(Part of a data file)

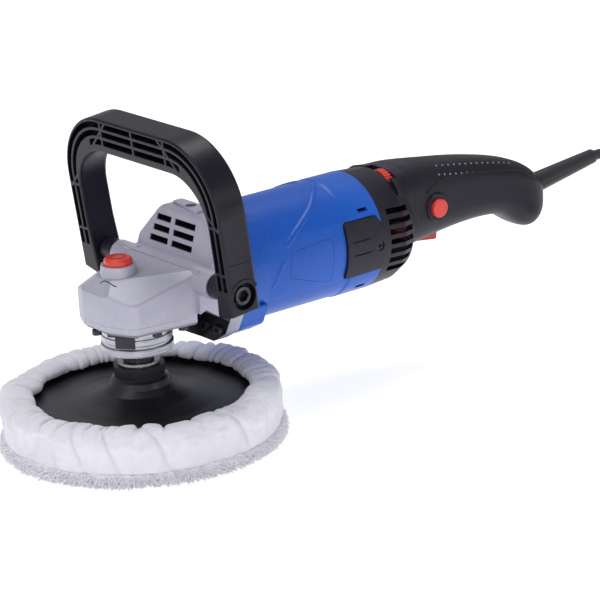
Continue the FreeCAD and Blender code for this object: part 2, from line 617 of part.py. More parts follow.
def section(x, low, high, half, shrink=0.0):
    """A rounded upright section of the grip."""
    centre = Vector(x, 0, (low + high) / 2)
    points = []
    for k in range(20):
        turn = math.tau * k / 20
        swell = (abs(math.cos(turn)) ** GRIP_SQUARENESS
                 + abs(math.sin(turn)) ** GRIP_SQUARENESS) ** (-1 / GRIP_SQUARENESS)
        points.append(centre + Vector(0, (half - shrink) * swell * math.cos(turn),
                                      ((high - low) / 2 - shrink) * swell * math.sin(turn)))
    curve = Part.BSplineCurve()
    curve.interpolate(points, PeriodicFlag=True)
    return Part.Wire(curve.toShape())


def grip_solid(shrink=0.0, stations=GRIP_STATIONS):
    return Part.makeLoft([section(*station, shrink) for station in stations], True, False)


def rear_cup(shrink=0.0):
    radius, front = size("motor_radius") + 0.8 - shrink, size("motor_rear")
    rear = size("cover_rear") - shrink
    return along_motor([(front, 0), (front, radius), (front + 22, radius - 1.5), (front + 33, radius - 6),
                        (rear - 3, radius - 13), (rear, radius - 18.5), (rear, 0)])


def trigger_shape():
    pivot_x, pivot_z = size("trigger_pivot_x"), size("trigger_pivot_height")
    corners = [(pivot_x - 6.5, 87.5), (270, 83.7), (271, 92), (275, 97), (273, 104), (pivot_x, 105.5),
               (pivot_x - 6.5, 102)]
    half = size("trigger_width") / 2
    return prism(corners, [1.5, 1.5, 1, 1, 2, 4, 3], "Y", -half, half)


def rear_shells():
    wall, seam, axis = size("grip_wall"), size("cover_rear"), size("motor_axis")
    front = size("motor_rear")
    before = box((front, -70, 40), (seam, 70, 170))
    cup = rear_cup().fuse(grip_solid().common(before))
    hollow = rear_cup(wall).fuse(grip_solid(wall).common(box((200, -70, 40), (seam + 1, 70, 170))))
    hollow = hollow.fuse(cylinder(size("motor_radius") - 2.2, 12, (front - 4, 0, axis), (1, 0, 0)))
    cuts = [hollow]
    for k in range(7):
        height = 127 - k * 7.3
        bend = 3.0 * math.sin(k / 6 * math.pi)
        slot = box((front + 7, -60, height - 2), (front + 29 + bend, -26, height + 2))
        slot.rotate(Vector(front + 7, 0, height), Vector(0, 1, 0), 4)
        cuts += [slot, mirrored(slot)]
    dial = size("dial_width") / 2 + 0.6
    dial_x, dial_y = size("dial_x"), size("dial_y")
    cuts.append(box((dial_x - dial, dial_y - 14.6, 128), (dial_x + dial, dial_y + 14.6, 160)))
    shaped("rear_cover", cup.cut(cuts).removeSplitter())

    inner = grip_solid(wall, GRIP_STATIONS[:-1]).cut(box((376, -70, 20), (400, 70, 170)))
    half = size("trigger_width") / 2 + 0.5
    lock_x, lock_z = size("lock_on_x"), size("lock_on_height")
    pivot_x, pivot_z = size("trigger_pivot_x"), size("trigger_pivot_height")
    cover_line = prism([(246, 128), (258, 131.5), (266, 134), (300, 131.5), (342, 124), (362, 112), (374, 150),
                        (246, 160)], [1, 3, 5, 30, 30, 3, 1, 1], "Y", -60, 60)
    skin = grip_solid().cut(grip_solid(1.3)).common(cover_line)
    shaped("grip_overmould", skin)
    for side, name in ((-1, "near"), (1, "far")):
        near, far = sorted((side * 0.05, side * 60))
        guard = prism([(240, 99), (240, 91.7), (268, 92.6), (271, 93.3), (278, 99.5)], 0, "Y",
                      *sorted((side * half, side * 16)))
        piece = grip_solid().common(box((seam + 0.2, near, 20), (420, far, 170))).fuse(guard)
        if side < 0:
            piece = piece.fuse(Part.makeCone(11.8, 10.2, 4.2, Vector(lock_x, -25, lock_z), Vector(0, -1, 0)))
        piece = piece.cut([inner, box((240.5, -half, 80), (276, half, 110))])
        piece = piece.cut(cylinder(8.2, 30, (370, 0, 101.1), (1, 0, 0.14)))
        piece = piece.fuse(cylinder(3.6, 7.2, (pivot_x, side * 11, pivot_z), (0, side, 0)))
        piece = piece.cut(cylinder(1.81, 32, (pivot_x, -16, pivot_z), (0, 1, 0)))
        if side < 0:
            piece = piece.cut(cylinder(size("lock_on_radius") + 0.3, 20, (lock_x, -12, lock_z), (0, -1, 0)))
        shaped("grip_half_" + name, piece.cut(skin))


def controls():
    pivot = (size("trigger_pivot_x"), -20, size("trigger_pivot_height"))
    pivot_bore = cylinder(1.8 + size("running_gap"), 40, pivot, (0, 1, 0))
    shaped("trigger", trigger_shape().cut(pivot_bore))
    pin = rod("trigger_pin", "Y", "1.8", "32", "trigger_pivot_x", "-16", "trigger_pivot_height")
    sub_part(pin, "trigger_pin")
    lock_x, lock_z, radius = size("lock_on_x"), size("lock_on_height"), size("lock_on_radius")
    cap = cylinder(radius, 12.4, (lock_x, -32.4, lock_z), (0, 1, 0))
    cap = cap.makeFillet(1.2, [edge for edge in cap.Edges if edge.BoundBox.YMax < -32])
    shaped("lock_on_button", cap.fuse(cylinder(3, 8, (lock_x, -20, lock_z), (0, 1, 0))).removeSplitter())
    width, radius = size("dial_width"), size("dial_radius")
    x, y, z = size("dial_x"), size("dial_y"), size("dial_height")
    notches = []
    for k in range(30):
        turn = math.tau * k / 30
        notches.append(cylinder(0.6, width + 2, (x - width / 2 - 1, y + radius * math.cos(turn),
                                                 z + radius * math.sin(turn)), (1, 0, 0)))
    notches.append(cylinder(2 + size("running_gap"), width + 2, (x - width / 2 - 1, y, z), (1, 0, 0)))
    shaped("speed_dial", cylinder(radius, width, (x - width / 2, y, z), (1, 0, 0)).cut(notches))
    fork = [box((x + side * 5 - 1, y - 4, 116), (x + side * 5 + 1, y + 4, z + 4)) for side in (-1, 1)]
    fork.append(cylinder(2, 11, (x - 5.5, y, z), (1, 0, 0)))
    module = box((x - 9, -15, 108), (x + 9, 15, 119)).fuse(fork)
    shaped("speed_control", module.removeSplitter())
    shaped("switch_block", box((281, -9.5, 102), (318, 9.5, 124)))
    shaped("cord_clamp", box((340, -11, 104), (350, 11, 110)))


# ---- loop handle -----------------------------------------------------------------------------

def loop_outline(inset, low, high_cut=0.0):
    """A D-shaped outline in the handle's own plane, inset from its outer edge."""
    half, top = size("loop_half_width") - inset, size("loop_top") - inset - high_cut
    corner = max(size("loop_corner") - inset, 14)
    return [(-half + 1.5, low), (-half, top), (half, top), (half - 1.5, low)], [0, corner, corner, 0]


def loop_solid(inset, low, front, back, high_cut=0.0):
    corners, rounds = loop_outline(inset, low, high_cut)
    face = Part.Face(rounded(corners, rounds, lambda p: Vector(front, p.x, p.y)))
    return face.extrude(Vector(back - front, 0, 0))


def loop_handle():
    depth, leg, bar, foot = size("loop_depth"), size("loop_leg"), size("loop_bar"), size("loop_foot")
    bolt_x, bolt_z = size("bolt_x"), size("bolt_height")
    outside = loop_solid(0, -foot + 4, -depth / 2, depth / 2)
    inside = loop_solid(leg, -foot - 5, -depth, depth, bar - leg)
    ring = outside.cut(inside)
    half = size("loop_half_width")
    for side in (-1, 1):
        corners = [(side * (half - 20), -foot), (side * (half - 1.5), -foot + 4),
                   (side * (half - 1.3), 20), (side * (half - leg - 0.5), 26)]
        ring = ring.fuse(prism(corners, 0, "X", -depth / 2, depth / 2))
    ring = ring.removeSplitter()
    long_edges = [edge for edge in ring.Edges
                  if abs(edge.BoundBox.XMin - edge.BoundBox.XMax) < 0.01 and edge.BoundBox.ZMax > 30]
    ring = ring.makeFillet(3.2, [edge for edge in long_edges if edge.BoundBox.XMin > 0])
    front_edges = [edge for edge in ring.Edges
                   if edge.BoundBox.XMax < 0.1 - depth / 2 and edge.BoundBox.ZMax > 30]
    ring = ring.makeFillet(1.8, front_edges)
    rows = []
    for near, far in ((2.2, 6.4), (8.4, 12.6), (14.8, 19.2)):
        row = loop_solid(near, 6, -depth, -depth / 2 + 14)
        rows.append(row.cut(loop_solid(far, 0, -depth - 1, depth)))
    upper = box((-depth, -half + 38, 60), (depth, half - 38, 140))
    rows[2] = rows[2].common(upper)
    slots = rows[0].fuse(rows[1:])
    for level in (18, 52):
        slots = slots.cut(box((-40, -110, level - 1), (40, 110, level + 1)))
    for offset in (-38, 0, 38):
        slots = slots.cut(box((-40, offset - 1, 60), (40, offset + 1, 130)))
    for side in (-1, 1):
        rib = box((-40, -0.9, -40), (40, 0.9, 60))
        rib.rotate(Vector(), Vector(1, 0, 0), 45 * side)
        rib.translate(Vector(0, side * 60, 78))
        slots = slots.cut(rib)
    ring = ring.cut(slots)
    for side in (-1, 1):
        ring = ring.cut(cylinder(5.3, 60, (0, side * 60, 0), (0, side, 0)))
        ring = ring.cut(cylinder(9.5, 20, (0, side * (half - 8), 0), (0, side, 0)))
    ring.rotate(Vector(), Vector(0, 1, 0), -size("loop_lean"))
    ring.translate(Vector(bolt_x, 0, bolt_z))
    shaped("loop_handle", ring)

    bolts, spacers = [], []
    for side in (-1, 1):
        head = cylinder(6.4, 5, (bolt_x, side * (half - 7.95), bolt_z), (0, side, 0))
        hexagon = [Vector(bolt_x + 4.4 * math.cos(k * math.pi / 3), side * (half - 7),
                          bolt_z + 4.4 * math.sin(k * math.pi / 3)) for k in range(7)]
        head = head.cut(Part.Face(Part.makePolygon(hexagon)).extrude(Vector(0, side * 6, 0)))
        bolts.append(head.fuse(cylinder(5, half - 46, (bolt_x, side * 38.05, bolt_z), (0, side, 0))))
        sleeve = cylinder(8.5, 14, (bolt_x, side * 58, bolt_z), (0, side, 0))
        spacers.append(sleeve.cut(cylinder(5.3, 18, (bolt_x, side * 56, bolt_z), (0, side, 0))))
    shaped("handle_bolts", Part.makeCompound(bolts))
    shaped("handle_spacers", Part.makeCompound(spacers))


# ---- mains cord ------------------------------------------------------------------------------

# From the strain relief down to the floor, where the coil lies.
CORD_ROUTE = [(440, 0, 111), (476, -2, 112), (510, -6, 100), (533, -14, 72), (548, -26, 39),
              (561, -44, 12), (571, -70, 0.1), (572, -97, 0.1)]
# From the coil's top layer over the coil to the plug that lies on it.
TAIL_ROUTE = [(502, -86.8, 16), (522.8, -74.8, 22.5), (546.4, -79, 27), (561.8, -97.4, 28.7),
              (561.8, -121.4, 28.7)]


def cord_tube(label, route):
    """Straight runs joined by tangent arcs, as large as the runs allow."""
    points = [Vector(*point) for point in route]
    edges = []
    start = points[0]
    for before, here, after in zip(points, points[1:], points[2:]):
        back, ahead = before - here, after - here
        turn = math.pi - back.getAngle(ahead)
        reach = 0.45 * min(back.Length, ahead.Length)
        radius = reach / math.tan(turn / 2)
        back.normalize()
        ahead.normalize()
        first, last = here + back * reach, here + ahead * reach
        centre_way = (back + ahead).normalize()
        middle = here + centre_way * (radius / math.cos(turn / 2) - radius)
        edges.append(Part.LineSegment(start, first).toShape())
        edges.append(Part.Arc(first, middle, last).toShape())
        start = last
    edges.append(Part.LineSegment(start, points[-1]).toShape())
    path = Part.Wire(edges)
    radius = size("cord_radius")
    ring = Part.Wire([Part.Circle(points[0], points[1] - points[0], radius).toShape()])
    shaped(label, path.makePipeShell([ring], True, False))


def cord_and_plug():
    boot_start, boot_end = Vector(372, 0, 101.4), Vector(*CORD_ROUTE[0])
    way = boot_end - boot_start
    shaped("strain_relief", Part.makeCone(8.2, 5.6, way.Length, boot_start, way))
    cord_tube("cord", CORD_ROUTE)
    tube("cord_coil", "Z", "coil_outer", "coil_inner", "coil_height", "coil_x", "coil_y", "0 - face_drop")
    cord_tube("cord_tail", TAIL_ROUTE)
    x, y, z = TAIL_ROUTE[-1]
    half, thick, body = size("plug_half_width"), size("plug_thickness") / 2, size("plug_length")
    relief = size("plug_relief")
    collar = Part.makeCone(size("cord_radius") + 0.8, thick, relief, Vector(x, y, z), Vector(0, -1, 0))
    corners = [(x - 11, y - relief), (x - half, y - relief - 14), (x - half, y - relief - body),
               (x + half, y - relief - body), (x + half, y - relief - 14), (x + 11, y - relief)]
    moulding = prism(corners, [4, 6, 3, 3, 6, 4], "Z", z - thick, z + thick)
    shaped("plug", moulding.fuse(collar).removeSplitter())
    pins = []
    for side in (-1, 1):
        pins.append(rod("plug_pin", "Y", "plug_pin_radius", "19",
                        str(x + side * 9.5), str(y - relief - body - 19), str(z)))
    grouped("plug_pins", pins)


polishing_pad()
spindle()
gears()
gear_head()
gear_case_fittings()
lock_button()
motor_housing()
motor_parts()
motor_fixed_parts()
rear_shells()
controls()
loop_handle()
cord_and_plug()

doc.recompute()
for item in doc.Objects:
    if "Invalid" in item.State or "Error" in item.State:
        raise RuntimeError(item.Label + " did not recompute")
os.makedirs("parts", exist_ok=True)
for item in nodes:
    if item.Shape.isNull() or not item.Shape.isValid():
        raise RuntimeError(item.Label + " has no valid shape")
    item.Shape.exportStep("parts/%s.step" % item.Label)
    print(item.Label, len(item.Shape.Solids), "%.1f cm3" % (item.Shape.Volume / 1000))
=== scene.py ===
# %% [markdown]
# # A rotary polisher
# The polisher is packed from its CAD parts, and this lesson gives those parts their looks. The
# hard parts keep their CAD shape and get better materials. The soft and fine parts, which are
# the bonnet, the cord and the moulded marks, are built here as new pieces. Everything is in
# metres in the CAD frame: the spindle axis is Z, and the motor runs along +X.

# %% Load the frame
import json
import math
import random
import bpy
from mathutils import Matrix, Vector, noise
from mathutils.bvhtree import BVHTree


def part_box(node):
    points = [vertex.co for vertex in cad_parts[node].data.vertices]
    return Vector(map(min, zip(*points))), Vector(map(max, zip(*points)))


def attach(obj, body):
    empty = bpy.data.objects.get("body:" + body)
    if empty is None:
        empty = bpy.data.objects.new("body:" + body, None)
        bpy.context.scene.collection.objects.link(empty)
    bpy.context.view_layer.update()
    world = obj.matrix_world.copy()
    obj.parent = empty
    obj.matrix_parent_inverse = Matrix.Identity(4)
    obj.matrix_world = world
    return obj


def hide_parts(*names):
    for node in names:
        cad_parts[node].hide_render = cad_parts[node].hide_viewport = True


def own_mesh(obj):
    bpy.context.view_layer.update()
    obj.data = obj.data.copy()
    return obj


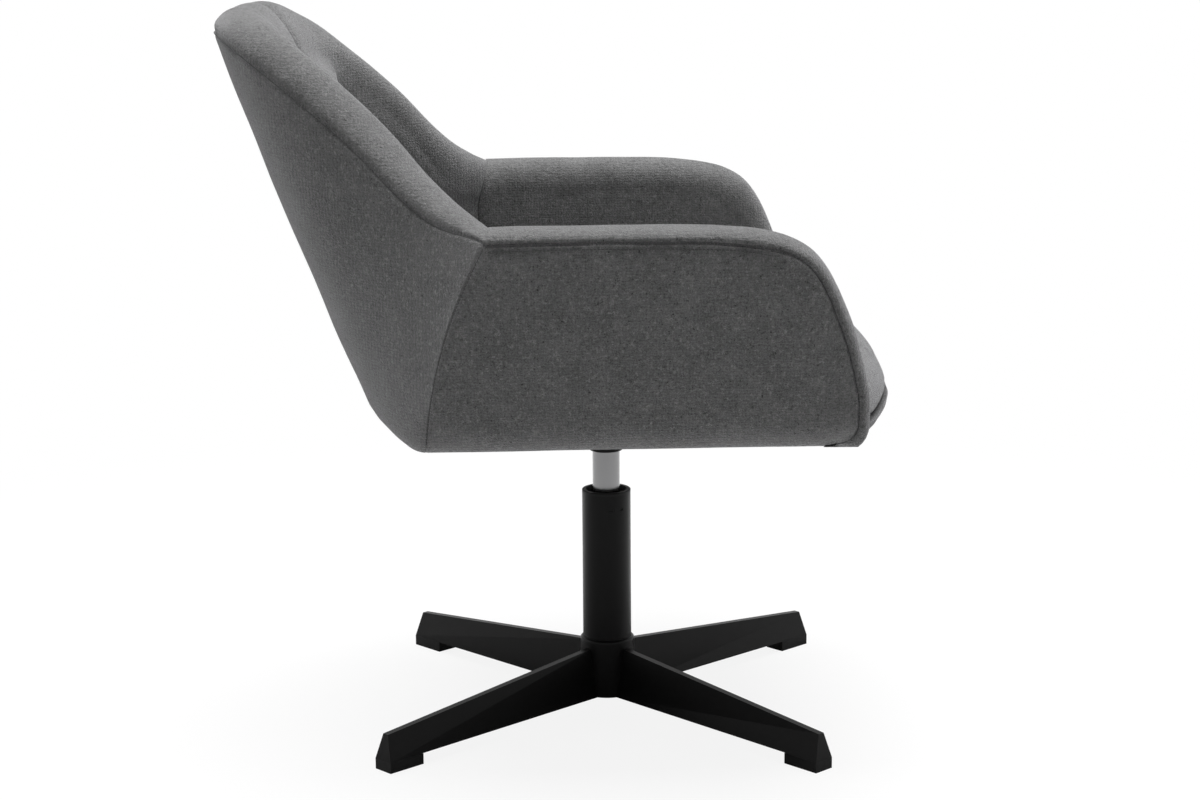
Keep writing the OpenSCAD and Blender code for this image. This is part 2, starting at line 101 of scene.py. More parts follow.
class Finish:
    """A material with one Principled shader, whose graph is written with add() and set()."""

    def __init__(self, name, **constants):
        self.material = bpy.data.materials.new(name)
        self.material.use_nodes = True
        self.tree = self.material.node_tree
        self.shader = self.tree.nodes["Principled BSDF"]
        for label, value in constants.items():
            self.shader.inputs[label.replace("_", " ")].default_value = value

    def add(self, kind, settings=None, values=None, out=0):
        made = self.tree.nodes.new(kind)
        for label, value in (settings or {}).items():
            if label == "stops":
                ramp = made.color_ramp
                while len(ramp.elements) < len(value):
                    ramp.elements.new(0.5)
                for element, (place, shade) in zip(ramp.elements, value):
                    element.position = place
                    element.color = shade if isinstance(shade, tuple) else (shade, shade, shade, 1)
            else:
                setattr(made, label, value)
        for label, value in (values or {}).items():
            socket = made.inputs[label]
            if isinstance(value, Wire):
                value = value.socket
            if isinstance(value, bpy.types.NodeSocket):
                self.tree.links.new(value, socket)
            else:
                socket.default_value = value
        return Wire(self, made.outputs[out])

    def set(self, label, wire):
        self.tree.links.new(wire.socket, self.shader.inputs[label])

    def place(self):
        """Object coordinates, in metres."""
        return self.add("ShaderNodeTexCoord", out="Object")

    def blend(self, factor, first, second):
        """A colour between two, by a factor from 0 to 1."""
        return self.add(
            "ShaderNodeMix", {"data_type": "RGBA"}, {"Factor": factor, "A": first, "B": second}, out="Result"
        )

    def bump(self, height, strength, distance):
        wire = self.add("ShaderNodeBump", None, {"Strength": strength, "Distance": distance, "Height": height})
        self.set("Normal", wire)


def grey(level, warmth=0.0):
    """A near neutral colour: a linear level, and how much redder than blue it is."""
    return (level * (1 + warmth), level, level * (1 - warmth), 1)


# ---------- the studio ----------
# A pale floor that fades to white further out, a white surround, and soft lights above and to both sides.
def studio():
    floor_size = 12.0
    mesh = bpy.data.meshes.new("floor")
    corners = [(-floor_size, -floor_size, 0), (floor_size, -floor_size, 0), (floor_size, floor_size, 0), (-floor_size, floor_size, 0)]
    mesh.from_pydata(corners, [], [(0, 1, 2, 3)])
    floor = bpy.data.objects.new("floor", mesh)
    scene.collection.objects.link(floor)
    pale = Finish("floor_pale", Roughness=0.9)
    pale.shader.inputs["Base Color"].default_value = (0.86, 0.86, 0.86, 1)
    pale.shader.inputs["Specular IOR Level"].default_value = 0.0
    place = pale.place()
    across = pale.add("ShaderNodeVectorMath", {"operation": "LENGTH"}, {0: place}, out="Value")
    fade = pale.add(
        "ShaderNodeMapRange", {"interpolation_type": "SMOOTHSTEP"},
        {"Value": across, "From Min": 0.25, "From Max": 1.4, "To Min": 0.88, "To Max": 1.0},
    )
    camera_ray = pale.add("ShaderNodeLightPath", out="Is Camera Ray")
    white = pale.add("ShaderNodeEmission", None, {"Color": (1, 1, 1, 1), "Strength": 1.0})
    mixed = pale.add(
        "ShaderNodeMixShader", None, {0: fade * camera_ray, 1: pale.shader.outputs[0], 2: white}
    )
    under = pale.add("ShaderNodeNewGeometry", out="Backfacing")
    clear = pale.add("ShaderNodeBsdfTransparent")
    seen_through = pale.add("ShaderNodeMixShader", None, {0: under, 1: mixed, 2: clear})
    output = pale.tree.nodes["Material Output"]
    pale.tree.links.new(seen_through.socket, output.inputs["Surface"])
    mesh.materials.append(pale.material)

    world = bpy.data.worlds.new("surround")
    scene.world = world
    world.use_nodes = True
    tree = world.node_tree
    path = tree.nodes.new("ShaderNodeLightPath")
    seen = tree.nodes.new("ShaderNodeMath")
    seen.operation = "MAXIMUM"
    tree.links.new(path.outputs["Is Camera Ray"], seen.inputs[0])
    tree.links.new(path.outputs["Is Glossy Ray"], seen.inputs[1])
    level = tree.nodes.new("ShaderNodeMapRange")
    level.inputs["To Min"].default_value = 0.15
    level.inputs["To Max"].default_value = 1.0
    tree.links.new(seen.outputs[0], level.inputs["Value"])
    tree.links.new(level.outputs[0], tree.nodes["Background"].inputs["Strength"])
    tree.nodes["Background"].inputs["Color"].default_value = (1, 1, 1, 1)

    def softbox(name, centre, aim, size, watts):
        data = bpy.data.lights.new(name, "AREA")
        data.shape = "RECTANGLE"
        data.size = size[0]
        data.size_y = size[1]
        data.energy = watts
        lamp = bpy.data.objects.new(name, data)
        lamp.matrix_world = Matrix.Translation(centre) @ (Vector(aim) - Vector(centre)).to_track_quat("-Z", "Y").to_matrix().to_4x4()
        scene.collection.objects.link(lamp)

    softbox("overhead", (0.0, 0.2, 3.0), (0, 0, 0.5), (2.6, 2.6), 205)
    softbox("rear_side", (-3.0, 0.6, 1.4), (-0.1, 0, 0.45), (1.4, 2.2), 9)
    softbox("front_side", (3.0, 0.4, 1.2), (0.1, 0, 0.4), (1.4, 2.2), 12)


studio()


# ---------- the cloth ----------
# One charcoal cloth covers every pad: a felted melange weave with pale and dark fibres 1 to 3 mm long,
# faint threads both ways under the nap, and a soft sheen along the edges. It is cut and sewn from the roll.
def cloth_finish(name, level):
    cloth = Finish(name, Roughness=0.93)
    shader = cloth.shader
    shader.inputs["Specular IOR Level"].default_value = 0.18
    shader.inputs["Sheen Weight"].default_value = 0.35
    shader.inputs["Sheen Roughness"].default_value = 0.45
    shader.inputs["Sheen Tint"].default_value = (0.8, 0.8, 0.82, 1)
    place = cloth.place()

    def noise_at(scale, detail=2.0, distortion=0.0, roughness=0.5):
        return cloth.add(
            "ShaderNodeTexNoise", None,
            {"Vector": place, "Scale": scale, "Detail": detail, "Distortion": distortion, "Roughness": roughness},
        )

    def thread(direction, per_metre):
        turned = cloth.add("ShaderNodeMapping", None, {"Vector": place, "Rotation": direction})
        return cloth.add(
            "ShaderNodeTexWave", {"wave_type": "BANDS", "bands_direction": "X"},
            {"Vector": turned, "Scale": per_metre, "Distortion": 7.0, "Detail": 3.0, "Detail Scale": 2.5},
        )

    # Short curled fibres: thin contours of a noise, broken up by a second one
    curl = noise_at(300.0, detail=2.5, distortion=1.4)
    fibre = cloth.add(
        "ShaderNodeMapRange", {"interpolation_type": "SMOOTHSTEP"},
        {"Value": (curl - 0.5).math("ABSOLUTE"), "From Min": 0.0, "From Max": 0.04, "To Min": 1.0, "To Max": 0.0},
    )
    breaks = noise_at(260.0, detail=1.0)
    dark_fibre = fibre * (breaks - 0.52).math("MULTIPLY", 7.0, clamp=True)
    pale_fibre = fibre * (0.46 - breaks).math("MULTIPLY", 9.0, clamp=True)
    speck = noise_at(900.0, detail=3.0, roughness=0.7)
    patch = noise_at(38.0, detail=4.0, roughness=0.6)
    across = thread((0.0, 0.0, 0.0), 105.0)
    up = thread((0.0, math.radians(90), 0.0), 105.0)
    mottle = (speck - 0.5) * 0.75 + (patch - 0.5) * 0.24 + (across - 0.5) * 0.04 + (up - 0.5) * 0.05
    tone = mottle + pale_fibre * 0.42 - dark_fibre * 0.55 + 0.5
    shade = cloth.add("ShaderNodeMapRange", None, {"Value": tone, "From Min": 0.18, "From Max": 0.82})
    cloth.set("Base Color", cloth.blend(shade, grey(level * 0.16), grey(level * 2.05)))
    height = speck * 0.6 + across * 0.3 + up * 0.3 + pale_fibre * 0.4 - dark_fibre * 0.4 + patch * 0.3
    cloth.bump(height, 0.85, 0.0010)
    return cloth.material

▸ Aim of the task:
Give again, word for word, every line of the listing above from the one with "Keep writing the" to the one with "material with one", both inclusive, and nothing beyond them.

▸ Exercise output:
Keep writing the OpenSCAD and Blender code for this image. This is part 2, starting at line 101 of scene.py. More parts follow.
class Finish:
    """A material with one Principled shader, whose graph is written with add() and set()."""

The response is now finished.